The series against Cleveland was the closest that Celtics team came to being eliminated in those playoffs. And, as Scalabrine watched James work as a member of that team, he couldn’t help but be impressed at how he was manipulating a defense that was a full 2.4 points per 100 possessions better than any other team that season.
“We never really thought an individual player could dominate us,” Scalabrine said. “And he was able to do it in so many ways. He could beat you with his brain, he could beat you with physicality, and he could beat you at the rim.”
And, in the end, he nearly managed to beat the Celtics completely. In Game 7, James had 45 points — the first of three spectacular win-or-go-home games he would have against Boston on the road in his career. It was a performance so impressive that it left both Rivers and his top lieutenant — future Bulls, Timberwolves and Knicks coach Tom Thibodeau — feeling helpless.
“LeBron was making shots that he just didn’t make at that point of his career,” Rivers said, before adding with a laugh, “[Thibodeau] and I, we were frustrated.
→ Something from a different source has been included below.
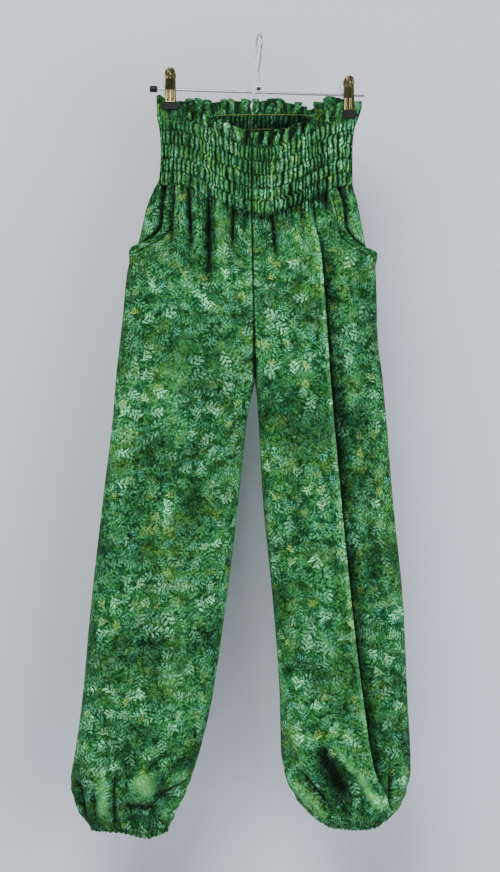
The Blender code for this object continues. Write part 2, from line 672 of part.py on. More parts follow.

Like, ‘What the F. He’s making every F’ing shot.'”
In the end, though, Pierce did just enough to hold off James and the Cavaliers, not only scoring 41 points of his own but diving on the floor to scramble and secure a possession after a jump ball — which, along with Pierce hoisting the NBA Finals MVP trophy a few weeks later, became the enduring images of Boston’s run to Banner 17.
Then, after a disappointing playoff exit in 2010 in Boston, James took his talents to South Beach, teaming up with Dwyane Wade and Chris Bosh to form one of the iconic teams in NBA history — one that was designed to take down the Celtics. And make no mistake: The Celtics relished that being the case.
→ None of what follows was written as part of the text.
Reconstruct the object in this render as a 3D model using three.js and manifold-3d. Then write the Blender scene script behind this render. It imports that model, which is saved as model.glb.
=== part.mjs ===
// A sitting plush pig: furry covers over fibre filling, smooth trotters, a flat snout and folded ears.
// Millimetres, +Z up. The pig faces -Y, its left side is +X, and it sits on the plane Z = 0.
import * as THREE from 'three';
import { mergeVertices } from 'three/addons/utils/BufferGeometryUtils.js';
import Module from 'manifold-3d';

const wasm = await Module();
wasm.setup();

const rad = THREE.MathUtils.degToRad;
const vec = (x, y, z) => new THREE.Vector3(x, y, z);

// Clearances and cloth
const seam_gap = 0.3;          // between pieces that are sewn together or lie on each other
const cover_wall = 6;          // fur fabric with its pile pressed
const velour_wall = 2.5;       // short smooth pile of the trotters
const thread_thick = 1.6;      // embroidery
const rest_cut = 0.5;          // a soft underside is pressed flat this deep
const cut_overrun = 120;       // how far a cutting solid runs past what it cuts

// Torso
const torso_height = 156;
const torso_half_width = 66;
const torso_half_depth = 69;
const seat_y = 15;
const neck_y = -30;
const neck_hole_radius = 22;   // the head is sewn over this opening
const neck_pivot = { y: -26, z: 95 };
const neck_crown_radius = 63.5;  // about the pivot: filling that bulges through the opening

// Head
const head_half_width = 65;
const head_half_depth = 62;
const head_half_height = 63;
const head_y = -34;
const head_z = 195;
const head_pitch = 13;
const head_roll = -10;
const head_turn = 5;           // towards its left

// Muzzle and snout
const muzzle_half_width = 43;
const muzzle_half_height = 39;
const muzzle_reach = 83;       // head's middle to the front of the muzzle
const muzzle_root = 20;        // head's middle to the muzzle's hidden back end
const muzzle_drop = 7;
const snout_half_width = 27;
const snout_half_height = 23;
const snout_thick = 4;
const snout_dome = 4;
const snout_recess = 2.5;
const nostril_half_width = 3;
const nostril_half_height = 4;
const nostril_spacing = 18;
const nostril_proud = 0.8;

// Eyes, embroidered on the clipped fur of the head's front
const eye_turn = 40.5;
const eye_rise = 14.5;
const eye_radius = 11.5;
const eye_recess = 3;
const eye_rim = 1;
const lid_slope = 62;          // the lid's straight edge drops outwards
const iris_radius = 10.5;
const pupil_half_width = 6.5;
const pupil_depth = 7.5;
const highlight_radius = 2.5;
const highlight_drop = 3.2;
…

“We loved it,” Rivers said. “We loved it. The funniest interview maybe in the history of interviews was Kevin Garnett, when they kept saying, ‘The Big Three,’ and he said, ‘Big Two.’ He refused to call them a big three.
“Bosh always thought it was about him, but it was Kevin’s way of saying, ‘We’re The Big Three. No one else is The Big Three. I’m not giving it to them.’ It showed how competitive we were.”
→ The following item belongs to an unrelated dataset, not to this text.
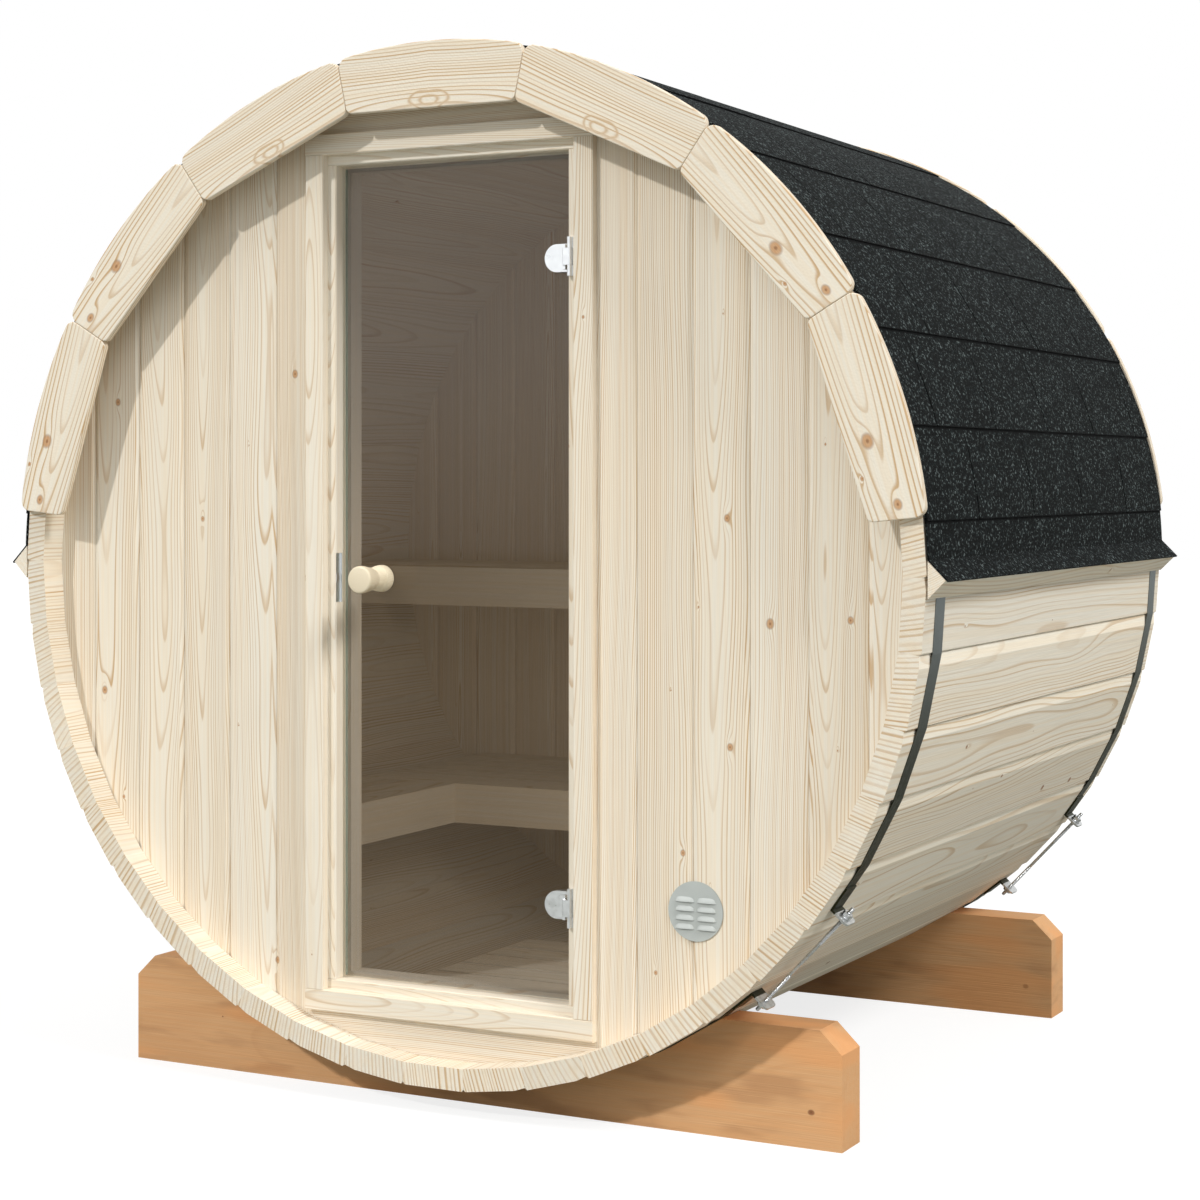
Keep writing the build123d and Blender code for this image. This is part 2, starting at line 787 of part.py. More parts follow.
vent_front = wall_face - seat_gap - vent_thickness
with BuildPart() as vent:
    with BuildSketch(end_plane(wall_face - seat_gap)):
        with Locations((vent_place, vent_height)):
            Circle(vent_radius)
    extrude(amount=vent_thickness)
    hood = louvre(louvre_width, louvre_height, louvre_reach, vent_front)
    hollow = louvre(
        louvre_width - 2 * louvre_sheet,
        louvre_height - louvre_sheet,
        louvre_reach - louvre_sheet,
        vent_front + vent_thickness,
    )
    for column in range(louvre_columns):
        for row in range(louvre_rows):
            x = vent_place + (column - (louvre_columns - 1) / 2) * louvre_column_distance
            z = vent_height + (row - (louvre_rows - 1) / 2) * louvre_row_distance - louvre_height / 2
            add(hood.moved(Location((x, 0, z))))
            add(hollow.moved(Location((x, 0, z))), mode=Mode.SUBTRACT)
save(vent, "vent_grille")

# Cradle skids, hollowed to the facets of the staves
for name, near in (
    ("front_skid", front_end + front_skid_offset),
    ("rear_skid", rear_end - rear_skid_offset - skid_thickness),
):
    with BuildPart() as skid:
        with BuildSketch(end_plane(near)):
            with BuildLine():
                half = skid_length / 2
                top = skid_height - axis_height
                Polyline(
                    (-half, -axis_height),
                    (half, -axis_height),
                    (half, top - skid_chamfer_height),
                    (half - skid_chamfer_length, top),
                    (skid_chamfer_length - half, top),
                    (-half, top - skid_chamfer_height),
                    close=True,
                )
            make_face()
            RegularPolygon(outer_flat + seat_gap, stave_count, major_radius=False, mode=Mode.SUBTRACT)
        extrude(amount=-skid_thickness)
    save(skid, name)


def half_chord(level, clearance):
    """Half the barrel's inner width at a level, less a clearance."""
    return sqrt(inner_flat**2 - level**2) - clearance


# Benches: slats on bearers, with a board along the front edge
bench_back = rear_wall_back - seat_gap
lower_bench_height = lower_bench_above_floor - inner_flat
upper_bench_height = lower_bench_height + upper_bench_rise
upper_front = front_end + upper_bench_front
lower_front = front_end + lower_bench_front


def slat_places(start, stop):
    """Middles and width of slats that fill a depth with the bench's usual gap between them."""
    count = round((stop - start + bench_slat_gap) / (bench_slat_width + bench_slat_gap))
    width = (stop - start - (count - 1) * bench_slat_gap) / count
    return [start + width / 2 + slat * (width + bench_slat_gap) for slat in range(count)], width


def bench_across(height, front):
    """Bench along the rear wall, from one side of the barrel to the other."""
    reach = half_chord(height - bench_front_board, seat_gap)
    top = axis_height + height
    places, width = slat_places(front + bench_board_thickness, bench_back)
    with BuildPart() as bench:
        for place in places:
            with Locations((0, place, top)):
                Box(2 * reach, width, bench_board_thickness, align=(Align.CENTER, Align.CENTER, Align.MAX))
        with Locations((0, front, top)):
            Box(2 * reach, bench_board_thickness, bench_front_board, align=(Align.CENTER, Align.MIN, Align.MAX))
        for side in (-1, 1):
            with Locations((side * (reach - bench_bearer_width / 2), front, top - bench_board_thickness)):
                Box(
                    bench_bearer_width,
                    bench_back - front,
                    bench_bearer_height,
                    align=(Align.CENTER, Align.MIN, Align.MAX),
                )
    return bench


save(bench_across(upper_bench_height, upper_front), "upper_bench")
save(bench_across(lower_bench_height, lower_front), "lower_bench")

# Side bench along the left of the barrel, from the front wall to the lower bench
with BuildPart() as side_bench:
    reach = half_chord(lower_bench_height - bench_front_board, seat_gap)
    top = axis_height + lower_bench_height
    side_start = wall_back + seat_gap
    side_length = lower_front - seat_gap - side_start
    places, width = slat_places(-reach, -lower_bench_side - bench_board_thickness)
    for place in places:
        with Locations((place, side_start, top)):
            Box(width, side_length, bench_board_thickness, align=(Align.CENTER, Align.MIN, Align.MAX))
    with Locations((-lower_bench_side, side_start, top)):
        Box(bench_board_thickness, side_length, bench_front_board, align=(Align.MAX, Align.MIN, Align.MAX))
    for place in (side_start, side_start + side_length - bench_bearer_width):
        with Locations((-lower_bench_side, place, top - bench_board_thickness)):
            Box(
                reach - lower_bench_side,
                bench_bearer_width,
                bench_bearer_height,
                align=(Align.MAX, Align.MIN, Align.MAX),
            )
save(side_bench, "side_bench")

# Duckboard: slats on two runners that stand on the barrel's curved floor
duckboard_height = duckboard_above_floor - inner_flat
with BuildPart() as duckboard:
    top = axis_height + duckboard_height
    slat_step = duckboard_slat_width + duckboard_slat_gap
    start = front_end + duckboard_start
    for slat in range(duckboard_slat_count):
        with Locations((0, start + slat * slat_step, top)):
            Box(
                duckboard_width,
                duckboard_slat_width,
                duckboard_slat_thickness,
                align=(Align.CENTER, Align.MIN, Align.MAX),
            )
    run_length = duckboard_slat_count * slat_step - duckboard_slat_gap
    for side in (-1, 1):
        with BuildSketch(end_plane(start)):
            with Locations((side * duckboard_width / 2, duckboard_height - duckboard_slat_thickness)):
                Rectangle(
                    duckboard_runner_width,
                    barrel_radius,
                    align=(Align.MIN if side < 0 else Align.MAX, Align.MAX),
                )
            RegularPolygon(inner_flat - seat_gap, stave_count, major_radius=False, mode=Mode.INTERSECT)
        extrude(amount=-run_length)
save(duckboard, "duckboard")
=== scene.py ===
"""Barrel sauna: boards, shingles, metalwork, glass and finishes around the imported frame.

Sizes are in metres. The barrel's axis runs along Y at the height AXIS. "Angle" is measured
round that axis from the top of the barrel towards the right side (+X).
"""
import math

import bmesh
import bpy
import numpy as np
from bpy.props import FloatProperty, FloatVectorProperty, IntProperty, PointerProperty
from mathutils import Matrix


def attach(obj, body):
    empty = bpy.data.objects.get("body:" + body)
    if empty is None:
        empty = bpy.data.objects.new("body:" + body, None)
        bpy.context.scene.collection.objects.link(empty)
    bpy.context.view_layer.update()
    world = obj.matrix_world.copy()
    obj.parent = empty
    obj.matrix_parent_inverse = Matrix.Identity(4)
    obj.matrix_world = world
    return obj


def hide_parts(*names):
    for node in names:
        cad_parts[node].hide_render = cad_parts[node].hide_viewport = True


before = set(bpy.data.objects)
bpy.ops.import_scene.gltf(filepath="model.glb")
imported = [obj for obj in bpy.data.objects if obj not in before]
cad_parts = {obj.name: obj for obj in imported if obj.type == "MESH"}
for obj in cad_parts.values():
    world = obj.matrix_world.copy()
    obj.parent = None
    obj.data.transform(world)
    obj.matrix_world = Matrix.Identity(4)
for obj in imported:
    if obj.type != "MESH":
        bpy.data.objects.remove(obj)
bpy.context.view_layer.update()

bl_info = {
    "name": "Barrel sauna",
    "version": (1, 0, 0),
    "blender": (4, 5, 0),
    "location": "3D View > Sidebar > Sauna",
    "description": "Builds the trim boards, shingles, metalwork and finishes of a barrel sauna",
    "category": "Object",
}

# Shared places, the same as in the part's source
AXIS = 1.023
RADIUS = 0.975
STAVE_COUNT = 46
STAVE_PITCH = 2 * math.pi / STAVE_COUNT
OUTER_FLAT = RADIUS * math.cos(STAVE_PITCH / 2)
END = 0.75
WALL_FACE = -0.692
FRAME_HALF = 0.316
BOARD_WIDTH = 0.1125
FIRST_JOINT = 0.0595
ROOF_INNER = OUTER_FLAT + 0.0015

# Knots as the photo shows them: (across, along, radius). The wall's along is -z, the trim's is upwards.
WALL_KNOTS = [(-0.787, -1.346, 0.0060), (-0.821, -0.758, 0.0066), (-0.394, -0.244, 0.0055),
              (0.578, -1.120, 0.0055), (0.662, -0.934, 0.0074), (0.584, -0.712, 0.0055),
              (0.491, -0.517, 0.0048)]
TRIM_KNOTS = [(-0.019, -0.050, 0.0108), (0.0, -0.169, 0.0078), (-0.048, -0.108, 0.0034)]
BATTEN_BACK = ROOF_INNER / math.cos(STAVE_PITCH / 2) + 0.0003


def paint(red, green, blue):
    """Linear colour from the three levels of a display colour, 0 to 255."""
    levels = np.array((red, green, blue)) / 255
    return tuple(np.where(levels <= 0.04045, levels / 12.92, ((levels + 0.055) / 1.055) ** 2.4).tolist())


# ---------------------------------------------------------------- settings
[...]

The rest of the basketball world, though, saw it differently. In the wake of “The Decision,” there was no bigger story in sports than The Heatles — the team everyone loved to hate, every move dissected in myriad ways. Then, the Celtics won the very first game James played for the Heat, the opener of the 2010-11 season in Boston.
Sure, James might have teamed up with Wade and Bosh to take down the Celtics — but they still had to do it. And Boston wasn’t going down without a fight.
“Man, listen,” Garnett said on “The Bill Simmons Podcast” in 2019 in a discussion about those Celtics-Heat collisions. “Let me tell you something. The C’s, we didn’t give a f— about LeBron. We didn’t fear LeBron. And we didn’t think he could beat all five of us. And that’s how it felt. He was trying to consolidate [going to Miami] because he didn’t want the pressure on him. You understand?”
James, though, would go on to have the last laugh. After losing to Boston in 2008 and 2010, he would beat the Celtics in the playoffs the next five times the two sides faced one another — in 2011, 2012, 2015, 2017 and 2018. The power had shifted back to the King.
THE ENDURING HIGHLIGHT, from a Celtics perspective, from the 2018 Eastern Conference finals was seeing then-rookie Jayson Tatum dunk on James in the closing moments of Game 7 of that series at TD Garden.
But when the most senior member of the current Celtics, Marcus Smart, was asked for his enduring memories of his many battles with James over the years, his eyes immediately lit up.
“When I blocked his dunk at their place,” Smart told ESPN with a smile.
The play in question came in the fourth quarter of Game 6, when Smart met James at the rim and stoned him, although everyone was so surprised — having assumed James was just going to dunk the ball — that Larry Nance was easily able to scoop the loose ball up and lay it in.
“LeBron splits the trap, and I was the lone man [at the rim],” Smart said. “And I was like, ‘Oh my God. What do I do here?’ So I’m like, “You know what? It’s either going to go one of two ways. He’s going to dunk on me, or I’m going to block him. … If he dunks on me, he’s supposed to dunk on me. If I block this shot…’
“But by that time, as I’m thinking that, he’s coming full speed and I just lost all train of thought, and I just jumped straight up.”
While Smart managed to stop James from dunking in Game 6, and Tatum managed to put James on a poster in Game 7, it was James who came away victorious in the series. It was the first time Tatum had seen James in the playoffs; it was the second for Jaylen Brown, who had been on Boston’s Eastern Conference finals team the year before in his rookie season. Smart, meanwhile, had played against — and lost to — James in the playoffs three times in a four-year span.
And, as Smart sat on a bench next to Boston’s practice court last week, watching Brown and Tatum work out in front of him, he said the experience all three of them gained from those battles early in their careers helped propel this version of the Celtics to where it is today, coming off a Finals appearance last season for the first time since 2010 and currently sporting the NBA’s best record.
“Guys can go their whole career without ever making a playoff game, let alone going deep into the playoffs, going to the Eastern Conference finals three times,” Smart said. “All those times [playing him], we were able to go through some adverse situations that got us ready for that next step.
“We were right there [in 2018], and even then we felt we should have beat them. But LeBron turned into LeBron on us. There was nothing we could really do that day.
“But we were young. Really, really young.”
These days, the Celtics aren’t so young anymore. Smart, Tatum and Brown have all played north of 70 playoff games. They’re all well established in their careers. And yet, when James began his career back in 2003, all three of them were in elementary school — the perfect encapsulation of the length and breadth of his career overall, and of how long he has been intertwined with the fate of Boston’s basketball team.
“I think that experience is the best teacher,” Brown said. “Early on, being able to be thrown into high-intensity moments where everybody’s watching against some of the best players in the world have kind of led to cultivating the experiences that we get to see now [from us]. The growth, the amount of basketball maturity, how to win games, all of that comes into play.
“So it should be fun getting to play against arguably the greatest player of all time in LeBron James.”